In 1849, local Free Soil leaders invited Spalding, who was still a Democrat, to give a speech at a party convention in Cleveland. Spalding maintained that he was a strict party man, but his speech was particularly critical of southern Democrats. Spalding argued that slavery should not be extended into the American territories. In 1850, Spalding left the Democratic Party for the Free Soil Party due to the Democrat's support of the Fugitive Slave Act, which he felt made them a "pro-slavery" party. As a lawyer, Spalding began to rally other Cleveland attorneys against southern slaveholders who came to the North looking to claim fugitive slaves. Spalding represented an Underground Railroad supporter and later a fugitive slave, arguing unsuccessfully that the Fugitive Slave laws were unconstitutional.
Spalding was a major figure in the creation of the Ohio Republican Party, initially called the Fusion Party. As a Republican, he was elected to the United States House of Representatives for three terms (1863-1869) and he was a staunch supporter of President Abraham Lincoln.
Cartter family monument
David Kellogg Cartter (1812-1887)
David Cartter was born in New York State and practiced law in Rochester before moving to Ohio in 1836. He was elected as a Democrat to the United States House of Representatives from 1849-1853. After moving to Cleveland in 1856, he abandoned his affiliation with the Democratic Party and was a delegate to the 1860 National Republican Convention, securing the nomination of Abraham Lincoln. President Lincoln appointed Cartter to be United States Minister to Bolivia, for which he served from 1861-1862. Lincoln then nominated Cartter as Chief Justice of the newly established Supreme Court of the District of Columbia, and after Senate confirmation in 1863, he served until his death in 1887.
Baldwin family monument
Charles Candee Baldwin (1834-1895)
Charles C Baldwin was born in Connecticut and moved to Ohio with his family. He studied law at Harvard University, graduating in 1857, and practiced law in Cleveland. After 1870, Baldwin decided to work in insurance. He was the vice president of the Cleveland Linseed Oil Co and director of several banks. Baldwin was one of the founders of the Western Reserve Historical Society and was elected its president in 1886.
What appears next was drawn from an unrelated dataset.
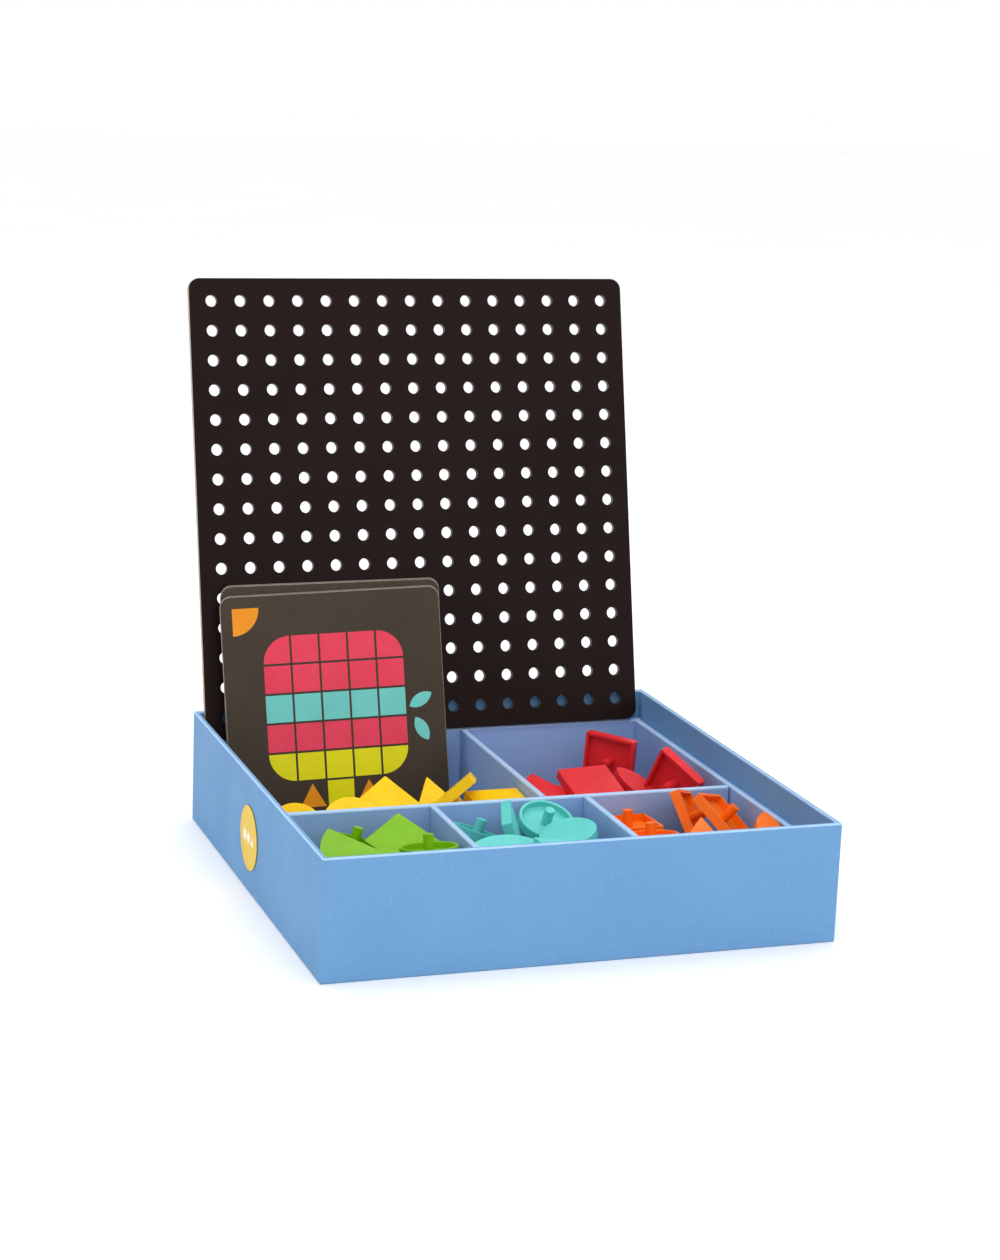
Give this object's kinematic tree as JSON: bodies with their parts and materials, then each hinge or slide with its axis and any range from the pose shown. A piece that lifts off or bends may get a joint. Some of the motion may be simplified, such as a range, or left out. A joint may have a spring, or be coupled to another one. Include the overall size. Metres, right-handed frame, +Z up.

Frank Emory Bunts (1861-1928)
Frank Bunts graduated from the United States Naval Academy at Annapolis in 1881 and received his medical degree from the Western Reserve University School of Medicine in 1886. He served in the Spanish-American War before returning to practice medicine in Cleveland in 1896. Bunts was professor of principles of surgery and clinical surgery at WRU, and in 1902 became the first president of the Academy of Medicine in Cleveland. In 1921, Bunts, along with George W Crile, Sr, John Phillips, and William E Lower, established the Cleveland Clinic Foundation, patterned after the group-practice model of the Mayo brothers in Rochester, MN.